▶ Task prompt: The data below is to be returned in full and exactly.

▶ Given information:
(begin)
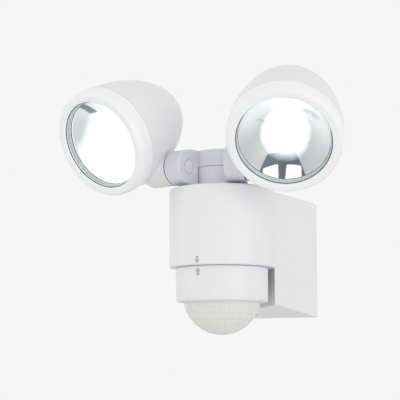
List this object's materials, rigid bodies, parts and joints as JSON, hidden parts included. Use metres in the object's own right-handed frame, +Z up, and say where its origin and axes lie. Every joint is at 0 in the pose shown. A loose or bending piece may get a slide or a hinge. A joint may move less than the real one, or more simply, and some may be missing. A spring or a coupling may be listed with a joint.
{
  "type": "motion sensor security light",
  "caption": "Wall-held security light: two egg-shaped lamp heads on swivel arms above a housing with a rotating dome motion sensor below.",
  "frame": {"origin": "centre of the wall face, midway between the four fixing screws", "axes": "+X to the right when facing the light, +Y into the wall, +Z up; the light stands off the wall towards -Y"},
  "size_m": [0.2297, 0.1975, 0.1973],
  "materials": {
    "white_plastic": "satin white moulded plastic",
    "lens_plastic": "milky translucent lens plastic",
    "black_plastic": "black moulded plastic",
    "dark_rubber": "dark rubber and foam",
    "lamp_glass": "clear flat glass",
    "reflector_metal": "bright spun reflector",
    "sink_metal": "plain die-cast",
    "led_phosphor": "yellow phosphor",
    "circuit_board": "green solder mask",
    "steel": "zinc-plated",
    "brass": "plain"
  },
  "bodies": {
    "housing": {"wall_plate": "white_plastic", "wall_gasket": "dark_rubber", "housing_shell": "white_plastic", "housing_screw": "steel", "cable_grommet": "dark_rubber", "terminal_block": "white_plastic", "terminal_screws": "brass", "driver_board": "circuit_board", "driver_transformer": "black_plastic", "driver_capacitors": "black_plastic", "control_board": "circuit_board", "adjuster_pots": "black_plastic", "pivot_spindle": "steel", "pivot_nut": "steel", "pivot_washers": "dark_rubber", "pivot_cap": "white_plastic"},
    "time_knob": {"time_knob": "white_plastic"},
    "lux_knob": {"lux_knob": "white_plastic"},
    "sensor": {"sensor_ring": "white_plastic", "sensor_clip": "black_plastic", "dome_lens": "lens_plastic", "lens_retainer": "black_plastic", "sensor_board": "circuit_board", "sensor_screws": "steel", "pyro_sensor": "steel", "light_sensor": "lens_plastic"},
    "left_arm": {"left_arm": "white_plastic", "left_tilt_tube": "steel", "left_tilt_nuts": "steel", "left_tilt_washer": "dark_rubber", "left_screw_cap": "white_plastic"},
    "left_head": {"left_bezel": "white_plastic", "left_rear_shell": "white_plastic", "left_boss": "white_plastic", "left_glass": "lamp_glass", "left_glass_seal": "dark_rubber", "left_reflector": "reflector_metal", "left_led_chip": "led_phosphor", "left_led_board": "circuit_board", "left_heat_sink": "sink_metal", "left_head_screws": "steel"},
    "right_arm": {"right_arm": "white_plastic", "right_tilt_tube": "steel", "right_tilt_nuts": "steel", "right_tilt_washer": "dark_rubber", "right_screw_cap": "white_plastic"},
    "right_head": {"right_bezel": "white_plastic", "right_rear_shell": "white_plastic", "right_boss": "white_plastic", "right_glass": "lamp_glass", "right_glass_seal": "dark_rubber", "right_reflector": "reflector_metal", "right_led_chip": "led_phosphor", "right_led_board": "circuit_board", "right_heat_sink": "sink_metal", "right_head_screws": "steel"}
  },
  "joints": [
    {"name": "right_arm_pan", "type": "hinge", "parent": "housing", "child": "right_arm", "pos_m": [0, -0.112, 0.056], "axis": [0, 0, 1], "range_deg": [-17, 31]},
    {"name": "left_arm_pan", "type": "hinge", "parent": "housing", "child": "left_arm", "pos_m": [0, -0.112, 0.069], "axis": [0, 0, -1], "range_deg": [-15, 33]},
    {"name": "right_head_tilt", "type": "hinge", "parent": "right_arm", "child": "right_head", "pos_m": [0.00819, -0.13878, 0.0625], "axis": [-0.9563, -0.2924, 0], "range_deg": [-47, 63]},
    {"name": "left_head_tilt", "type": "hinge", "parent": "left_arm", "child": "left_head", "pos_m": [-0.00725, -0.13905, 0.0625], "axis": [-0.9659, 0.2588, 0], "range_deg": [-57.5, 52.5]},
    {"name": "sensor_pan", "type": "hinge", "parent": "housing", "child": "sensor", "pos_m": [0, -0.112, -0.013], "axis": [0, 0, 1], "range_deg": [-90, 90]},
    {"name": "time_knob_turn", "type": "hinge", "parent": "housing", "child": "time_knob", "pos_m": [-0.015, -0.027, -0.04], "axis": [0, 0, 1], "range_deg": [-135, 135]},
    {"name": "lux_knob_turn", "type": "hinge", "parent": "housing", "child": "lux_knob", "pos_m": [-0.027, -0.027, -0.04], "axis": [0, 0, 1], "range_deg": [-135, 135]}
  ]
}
(end)
▶ Final result:
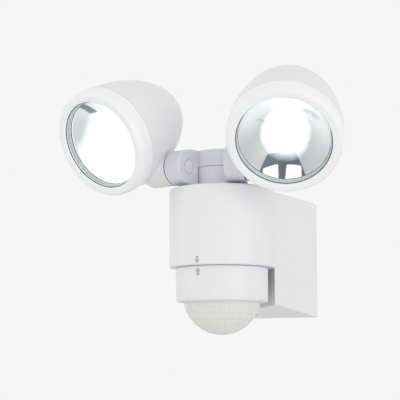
List this object's materials, rigid bodies, parts and joints as JSON, hidden parts included. Use metres in the object's own right-handed frame, +Z up, and say where its origin and axes lie. Every joint is at 0 in the pose shown. A loose or bending piece may get a slide or a hinge. A joint may move less than the real one, or more simply, and some may be missing. A spring or a coupling may be listed with a joint.
{
  "type": "motion sensor security light",
  "caption": "Wall-held security light: two egg-shaped lamp heads on swivel arms above a housing with a rotating dome motion sensor below.",
  "frame": {"origin": "centre of the wall face, midway between the four fixing screws", "axes": "+X to the right when facing the light, +Y into the wall, +Z up; the light stands off the wall towards -Y"},
  "size_m": [0.2297, 0.1975, 0.1973],
  "materials": {
    "white_plastic": "satin white moulded plastic",
    "lens_plastic": "milky translucent lens plastic",
    "black_plastic": "black moulded plastic",
    "dark_rubber": "dark rubber and foam",
    "lamp_glass": "clear flat glass",
    "reflector_metal": "bright spun reflector",
    "sink_metal": "plain die-cast",
    "led_phosphor": "yellow phosphor",
    "circuit_board": "green solder mask",
    "steel": "zinc-plated",
    "brass": "plain"
  },
  "bodies": {
    "housing": {"wall_plate": "white_plastic", "wall_gasket": "dark_rubber", "housing_shell": "white_plastic", "housing_screw": "steel", "cable_grommet": "dark_rubber", "terminal_block": "white_plastic", "terminal_screws": "brass", "driver_board": "circuit_board", "driver_transformer": "black_plastic", "driver_capacitors": "black_plastic", "control_board": "circuit_board", "adjuster_pots": "black_plastic", "pivot_spindle": "steel", "pivot_nut": "steel", "pivot_washers": "dark_rubber", "pivot_cap": "white_plastic"},
    "time_knob": {"time_knob": "white_plastic"},
    "lux_knob": {"lux_knob": "white_plastic"},
    "sensor": {"sensor_ring": "white_plastic", "sensor_clip": "black_plastic", "dome_lens": "lens_plastic", "lens_retainer": "black_plastic", "sensor_board": "circuit_board", "sensor_screws": "steel", "pyro_sensor": "steel", "light_sensor": "lens_plastic"},
    "left_arm": {"left_arm": "white_plastic", "left_tilt_tube": "steel", "left_tilt_nuts": "steel", "left_tilt_washer": "dark_rubber", "left_screw_cap": "white_plastic"},
    "left_head": {"left_bezel": "white_plastic", "left_rear_shell": "white_plastic", "left_boss": "white_plastic", "left_glass": "lamp_glass", "left_glass_seal": "dark_rubber", "left_reflector": "reflector_metal", "left_led_chip": "led_phosphor", "left_led_board": "circuit_board", "left_heat_sink": "sink_metal", "left_head_screws": "steel"},
    "right_arm": {"right_arm": "white_plastic", "right_tilt_tube": "steel", "right_tilt_nuts": "steel", "right_tilt_washer": "dark_rubber", "right_screw_cap": "white_plastic"},
    "right_head": {"right_bezel": "white_plastic", "right_rear_shell": "white_plastic", "right_boss": "white_plastic", "right_glass": "lamp_glass", "right_glass_seal": "dark_rubber", "right_reflector": "reflector_metal", "right_led_chip": "led_phosphor", "right_led_board": "circuit_board", "right_heat_sink": "sink_metal", "right_head_screws": "steel"}
  },
  "joints": [
    {"name": "right_arm_pan", "type": "hinge", "parent": "housing", "child": "right_arm", "pos_m": [0, -0.112, 0.056], "axis": [0, 0, 1], "range_deg": [-17, 31]},
    {"name": "left_arm_pan", "type": "hinge", "parent": "housing", "child": "left_arm", "pos_m": [0, -0.112, 0.069], "axis": [0, 0, -1], "range_deg": [-15, 33]},
    {"name": "right_head_tilt", "type": "hinge", "parent": "right_arm", "child": "right_head", "pos_m": [0.00819, -0.13878, 0.0625], "axis": [-0.9563, -0.2924, 0], "range_deg": [-47, 63]},
    {"name": "left_head_tilt", "type": "hinge", "parent": "left_arm", "child": "left_head", "pos_m": [-0.00725, -0.13905, 0.0625], "axis": [-0.9659, 0.2588, 0], "range_deg": [-57.5, 52.5]},
    {"name": "sensor_pan", "type": "hinge", "parent": "housing", "child": "sensor", "pos_m": [0, -0.112, -0.013], "axis": [0, 0, 1], "range_deg": [-90, 90]},
    {"name": "time_knob_turn", "type": "hinge", "parent": "housing", "child": "time_knob", "pos_m": [-0.015, -0.027, -0.04], "axis": [0, 0, 1], "range_deg": [-135, 135]},
    {"name": "lux_knob_turn", "type": "hinge", "parent": "housing", "child": "lux_knob", "pos_m": [-0.027, -0.027, -0.04], "axis": [0, 0, 1], "range_deg": [-135, 135]}
  ]
}